The economic calendar is dormant today but will offer a number of reports this week that could amplify focus on the Fed ahead of its March 22 policy decision. The February inflation landscape will begin to develop tomorrow, with the release of the Consumer Price Index (CPI), which will be followed by the Producer Price Index (PPI) and Import Price Index reports. A look at the all-important consumer psyche will come via the February retail sales report and the preliminary University of Michigan Consumer Sentiment Index for March. Housing will be on display courtesy of the NAHB Housing Market Index, housing starts and building permits, and the weekly read on MBA Mortgage Applications. Other reports of note include the Fed's industrial production and capacity utilization report, the Leading Economic Index (LEI), business inventories, initial jobless claims for the week ended March 11, as well as regional manufacturing reads from the New York and Philadelphia regions.
Schwab's Chief Fixed Income Strategist Kathy Jones notes in her latest article, How to Prepare for Landing, how a "soft landing," with declining inflation but positive growth, would be ideal. However, she points out that turbulence appears likely. Kathy offers insight on how to handle it.
Europe continues to fall as weakness in banks remains
Stocks in Europe continue to fall broadly, with losses in the banking sector remaining, following the failures last week of SVB Financial Group and crypto-focused bank Silvergate Capital Corp., which was followed by the closure of Signature Bank over the weekend. Concerns have continued regarding the ultimate impact on the global financial system even as U.S. regulators have stepped in to try to contain the fallout, and as HSBC Holdings PLC. (HSBC $35) stepped in to buy the British arm of SVB Financial. The turmoil in the banking sector has caused some speculation to ramp up that the Fed may pause its aggressive rate hike campaign, while focus will be on this week's monetary policy decision by the European Central Bank, which is expected to raise its benchmark rate by 50 bps. The Bank of England is expected to offer its monetary policy decision next week.
Despite the recent choppiness in the markets, equities in the region have had a strong start for 2023, buoyed by signs that warmer-than-expected winter weather may help the region avoid an energy crisis, as well as China’s reopening. Schwab's Chief Global Investment Strategist Jeffrey Kleintop, CFA, discusses in his article, The Everything Everywhere All at Once Rally, how despite market volatility, inflationary pressures, and a potential earnings recession, a rally involving stocks, bonds, and some commodities started in November still persists. The euro and the British pound are rising versus the U.S. dollar, while bond yields in the Eurozone and the U.K. are tumbling.

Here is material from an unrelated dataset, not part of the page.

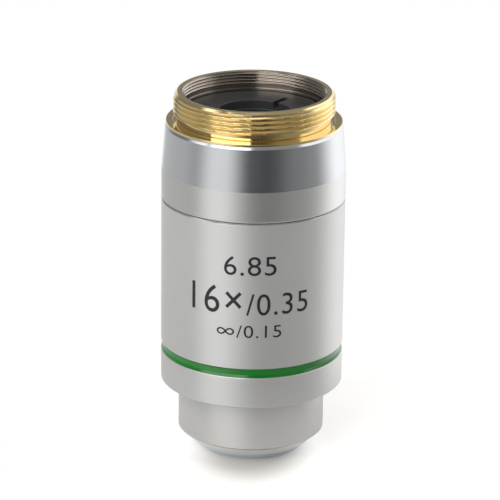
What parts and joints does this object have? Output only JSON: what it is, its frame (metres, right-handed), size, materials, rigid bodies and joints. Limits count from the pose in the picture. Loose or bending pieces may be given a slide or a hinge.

The U.K. FTSE 100 Index is down 2.5%, France's CAC-40 Index is falling 3.1%, Germany's DAX Index is dropping 3.3%, Spain's IBEX 35 Index is tumbling 3.4%, Italy's FTSE MIB Index is plunging 4.2%, and Switzerland's Swiss Market Index is trading 2.0% lower.
Asia mixed despite continued turmoil in the banking sector
Stocks in Asia finished mixed with Chinese and Hong Kong markets rising, while Japanese equities fell with the global markets continuing to grapple with the weakness in the Financials sector. The uneasiness has come on the heels of some failures at banks in the U.S. that has fostered uncertainty regarding the ultimate impact on the global financial market system. The turmoil in the banking sector has caused some speculation that this may prompt the Fed to back off of its aggressive monetary policy campaign. Meanwhile, the Bank of Japan (BoJ) left rates unchanged, as widely expected, on Friday. Schwab's Jeffrey Kleintop discusses in his latest article, Are You Focused on the Wrong Central Bank?, how while investor attention is on the Fed, changes at the Bank of Japan might bring shifts to the economic environment, impacting the global markets. The markets are digesting late-Friday's economic data that showed February Chinese lending statistics came in above expectations, while India's industrial production grew at a larger-than-expected pace for January.
Japan's Nikkei 225 Index fell 1.1%, with the yen gaining ground against the U.S. dollar. China's Shanghai Composite Index rose 1.2%, and the Hong Kong Hang Seng Index increased 2.0%, led by the Technology sector. Australia's S&P/ASX 200 Index declined 0.5%, South Korea's Kospi Index increased 0.7%, and India's BSE Sensex 30 Index traded 1.5% lower.